Kennedy, pastor of Coral Ridge Presbyterian Church in Fort Lauderdale, wasn't a phrase-maker like his local pal the Rev. O'Neal Dozier, who once described homosexuality as "something so nasty and disgusting that it makes God want to vomit." But he used the power of his pulpit to stigmatize gays, spreading the perception that they were immature beings ("little boys looking for a daddy to love them," Kennedy called them) who just had to be encouraged to make the right choices.
Tailpipe wasn't surprised that Kennedy's death didn't inspire a lot of lamentation by South Florida's gay-rights activists. Wayne Besen, executive director of the Miami-based organization Truth Wins Out, issued a statement that summed up an apparently widespread sentiment, but in a comparatively civilized tone.
"It is never easy to lose a loved one, and those who took comfort in Kennedy's sermons will surely miss him," Besen said. That was followed with a quick "However...
"We must also recognize that Kennedy was a great source of pain for gay, lesbian, bisexual and transgender Americans," Besen wrote.

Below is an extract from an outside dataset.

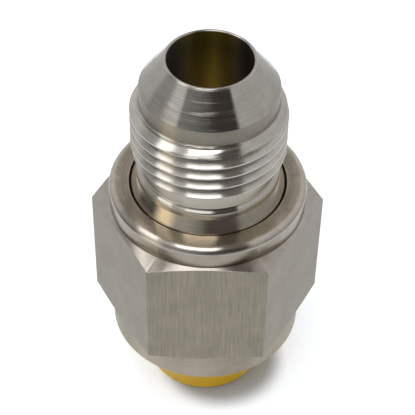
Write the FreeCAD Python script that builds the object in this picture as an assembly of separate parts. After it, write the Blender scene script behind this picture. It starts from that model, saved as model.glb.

"I think Reverend Kennedy hurt a lot of people," Besen said in a phone interview. "His message was that a certain group of people were inferior to other people. It was gratuitously mean-spirited. 'Reclaiming America for Christ' — what would America look like if he'd accomplished his goals? We'd be the Christian version of Iran."
Besen takes particular issue with one of Kennedy's marquee issues: that, if gay people wanted to become heterosexuals, all they'd have to do was make the right moral choices. John Paulk appeared on a 1998 Newsweek cover as a kind of poster boy for the notion of "ex-gays." When Besen saw Paulk walking into a D.C. gay bar in 2000, he took a photo and made international news. It's important to expose such hypocrisy, Besen says, because the idea that someone can change his sexual orientation is dangerous. Closeted gay kids have contemplated suicide because Christians like Kennedy make them feel so ashamed, he's said. Besides, that's consumer fraud, Besen contends. "They're promising people a product they can't deliver — and delivering disasters they never promised."